VM : Votre premier roman, La Chance que tu as, est plein de mystère. Comment la littérature allemande a-t-elle influencé votre écriture et vos pensées ? 

DM : Enfant, j’ai lu et surtout écouté (en Allemagne, les audiolivres existent depuis bien plus longtemps qu’ici) les contes des frères Grimm et d’Andersen. Des histoires sombres, macabres, qui ne se terminent pas toujours très bien (on est loin de Walt Disney). C’était ma première entrée en littérature et, aujourd’hui encore, je connais bon nombre de contes par cœur. Ce que j’aimais dans ces histoires – et que j’aime encore –, c’est le mélange de réalisme et de fantastique. De quotidien (dans les contes, les personnages ont bien souvent des tâches domestiques des plus banales, des plus harassantes, comme filer la laine, chercher de l’eau, partir en forêt pour en ramener du bois) et de merveilleusement inquiétant. Et puis il y a cet aspect « roman familial » dans les contes : il n’est question que de rapports aux parents, aux beaux-parents, aux demi-frères et demi-sœurs qu’on nous impose et ça, pour un écrivain, c’est passionnant à explorer, tous ces rapports de force qui existent au sein d’un même foyer. Ensuite, il y a eu la lecture de Kafka, l’écrivain moderne par excellence, celui qui a su comme personne exprimer notre désarroi face au monde contemporain. L’écrivain qui a (re)placé l’antihéros au centre du récit. C’est-à-dire nous au centre de notre propre histoire. Car, en vérité, nous sommes des antihéros, nous n’aspirons à pas grand-chose ; peut-être aimerions-nous changer le monde, mais ce monde est à ce point absurde que, peu à peu, il nous engloutit. Mes trois romans contiennent cette idée, à savoir que nous évoluons dans un environnement que nous ne maîtrisons pas et qui finit par nous anéantir. 

VM : Vous avez mentionné que vous aviez été le témoin de la violence à l’école. D’où vient cette violence omniprésente dans vos romans ?

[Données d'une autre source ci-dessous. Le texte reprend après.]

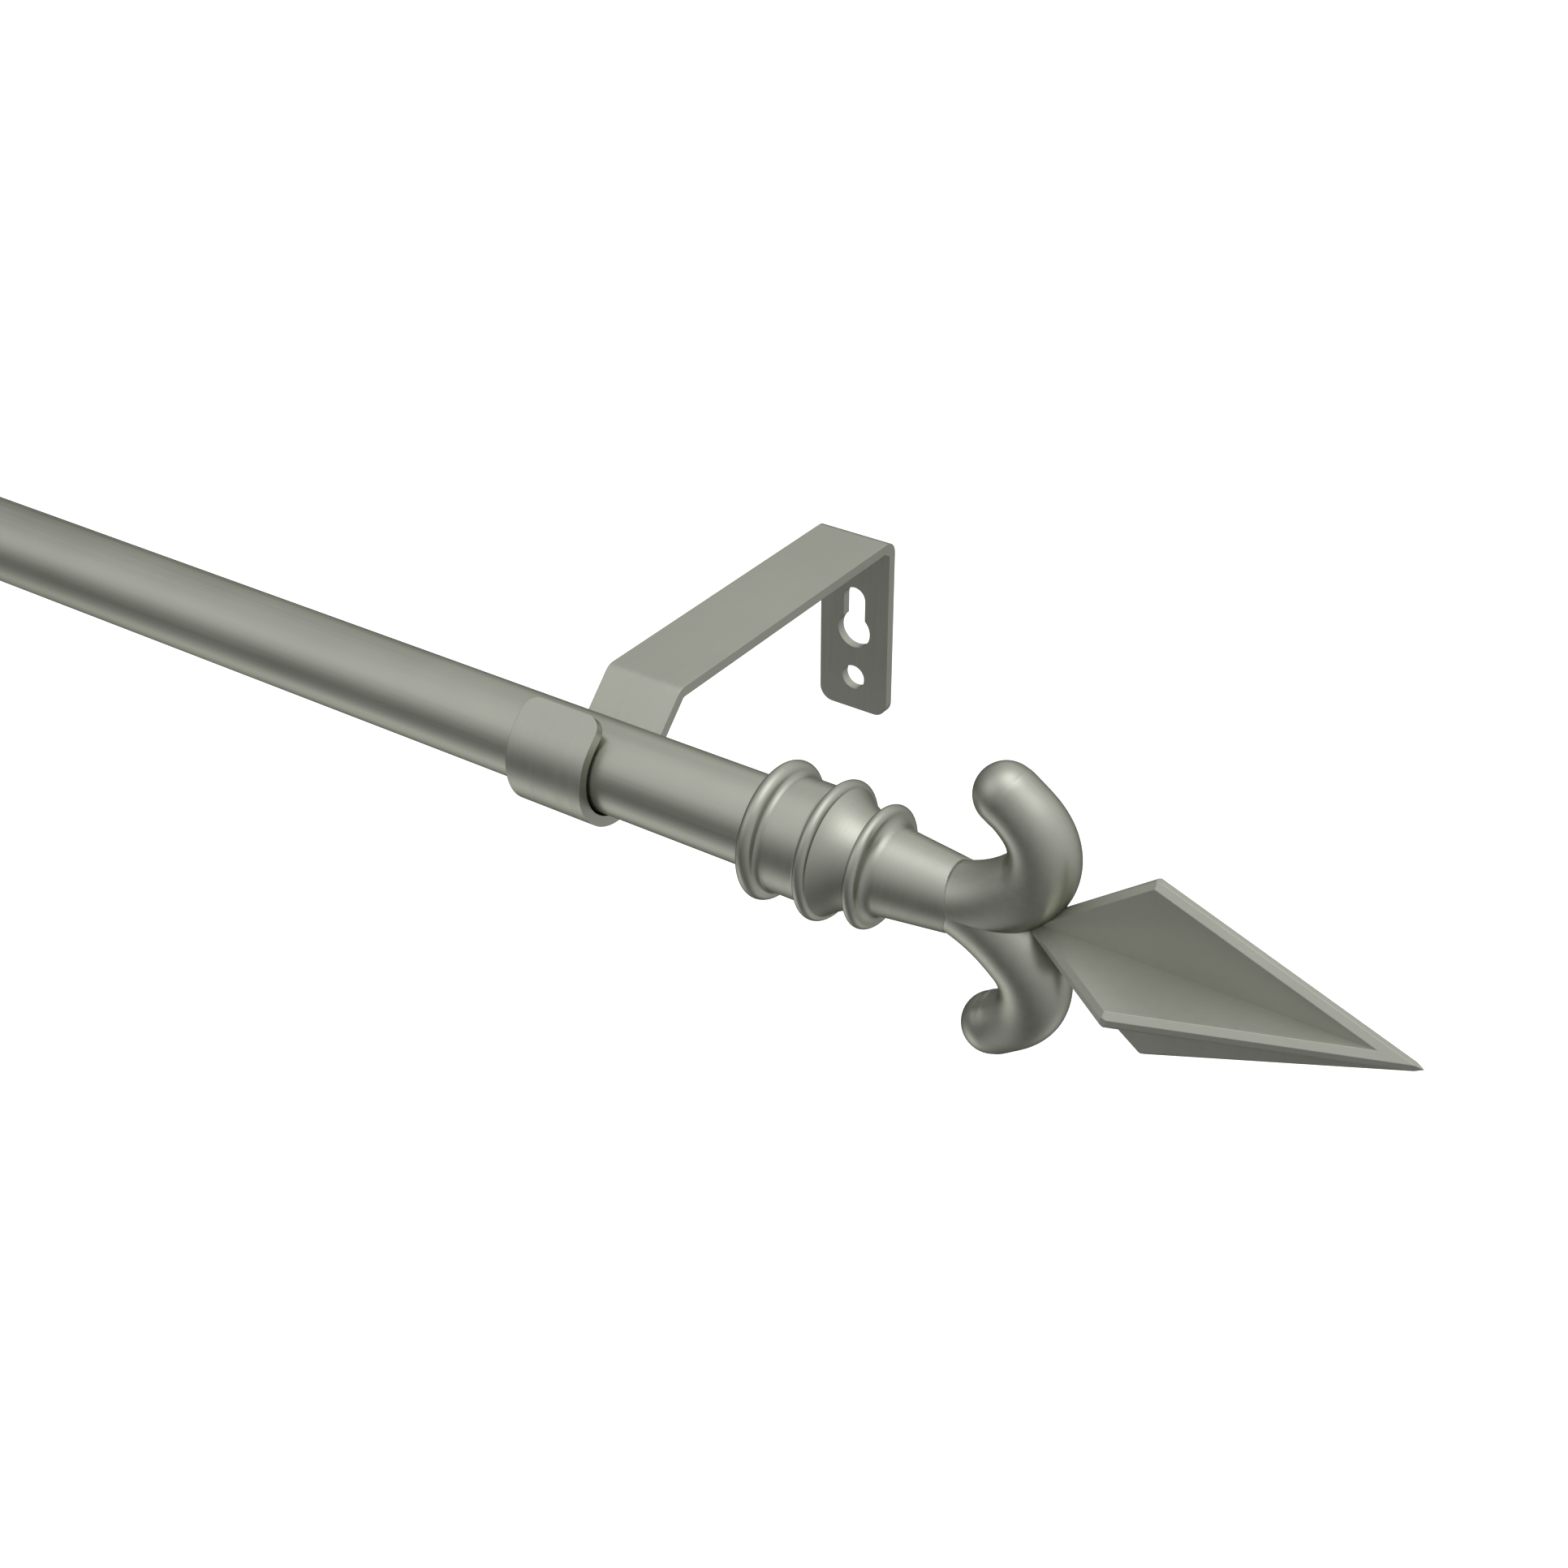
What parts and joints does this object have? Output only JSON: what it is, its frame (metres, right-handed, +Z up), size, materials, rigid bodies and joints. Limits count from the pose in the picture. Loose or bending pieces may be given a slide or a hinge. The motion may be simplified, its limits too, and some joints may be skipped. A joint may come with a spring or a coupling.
{
  "type": "curtain rod with brackets",
  "caption": "Telescoping round metal curtain rod on bent strap wall brackets with open cradles, with a beaded collar, paired scrolls and a four-bladed spear point at each end.",
  "frame": {"origin": "centre of the right bracket's lower screw hole, on the wall plane", "axes": "+X along the rod towards the right finial, +Y into the wall, +Z up"},
  "size_m": [0.906, 0.106, 0.0602],
  "materials": {
    "bracket_steel": "satin nickel, warm grey",
    "tube_steel": "satin nickel, warm grey",
    "collar_metal": "satin nickel, warm grey",
    "scroll_metal": "satin nickel, warm grey",
    "spear_metal": "satin nickel, warm grey",
    "screw_steel": "zinc plated",
    "guide_plastic": "moulded, fine matt"
  },
  "bodies": {
    "wall_bracket": {"right_bracket": "bracket_steel"},
    "far_bracket": {"left_bracket": "bracket_steel"},
    "rod": {"outer_tube": "tube_steel", "tube_mouth_ring": "guide_plastic"},
    "inner_rod": {"inner_tube": "tube_steel", "inner_guide": "guide_plastic"},
    "right_finial": {"right_collar": "collar_metal", "right_scrolls": "scroll_metal", "right_spear": "spear_metal", "right_stud": "screw_steel"},
    "left_finial": {"left_collar": "collar_metal", "left_scrolls": "scroll_metal", "left_spear": "spear_metal", "left_stud": "screw_steel", "left_reducer": "guide_plastic"},
    "right_screw": {"right_set_screw": "screw_steel"},
    "left_screw": {"left_set_screw": "screw_steel"}
  },
  "joints": [
    {"name": "rod_lift", "type": "slide", "parent": "wall_bracket", "child": "rod", "axis": [0, 0.7071, 0.7071], "range_m": [0, 0.03]},
    {"name": "telescope", "type": "slide", "parent": "rod", "child": "inner_rod", "axis": [-1, 0, 0], "range_m": [0, 0.5]},
    {"name": "bracket_spacing", "type": "slide", "parent": "wall_bracket", "child": "far_bracket", "axis": [-1, 0, 0], "range_m": [0, 0.5]},
    {"name": "right_finial_pull", "type": "slide", "parent": "rod", "child": "right_finial", "axis": [1, 0, 0], "range_m": [0, 0.03]},
    {"name": "left_finial_pull", "type": "slide", "parent": "inner_rod", "child": "left_finial", "axis": [-1, 0, 0], "range_m": [0, 0.03]},
    {"name": "right_screw_out", "type": "slide", "parent": "right_finial", "child": "right_screw", "axis": [0, 0.7071, -0.7071], "range_m": [0, 0.0015]},
    {"name": "left_screw_out", "type": "slide", "parent": "left_finial", "child": "left_screw", "axis": [0, 0.7071, -0.7071], "range_m": [0, 0.0015]}
  ],
  "couplings": [
    {"joint": "bracket_spacing", "follows": "telescope", "ratio": 1}
  ]
}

DM : Quand j’étais ado, l’un de mes camarades m’avait confié qu’en dessous d’une certaine note (quatorze sur vingt) sa mère, une mère modèle, catholique, très souriante, et qui conduisait une belle voiture, lui filait une gifle. Il nous avait raconté cette histoire sans émotion particulière dans la voix, comme si, au fond, tout cela était normal. Le Bon Fils est né de ce souvenir et, en règle générale, mes romans prennent leur source dans un détail resté en mémoire, une scène qui m’obsède et dont je ne sais que faire, si ce n’est un livre ! Et, chaque fois, ce dernier contient de la violence, de la violence domestique, cachée derrière quatre murs, là où en vérité nous passons le plus clair de notre temps. Une violence que nous ne cessons de taire.

Si j’ai décidé d’écrire, c’est justement pour dire ce que nous refusons d’admettre. Ce qui nous tue le plus, c’est la violence domestique (physique et psychologique), celle faite aux femmes, aux enfants, aux plus vulnérables… Elle est partout et pour autant invisible : on la trouve au coin de la rue, chez nos voisins, et peut-être même au sein de notre propre foyer. 

[Denis Michelis, né en Allemagne en 1980, est un journaliste, écrivain et traducteur français. Il a publié trois romans : La Chance que tu as, Stock, 2014 ; Le Bon Fils, Noir sur blanc, 2016 ; État d’ivresse, Noir sur blanc, 2019.]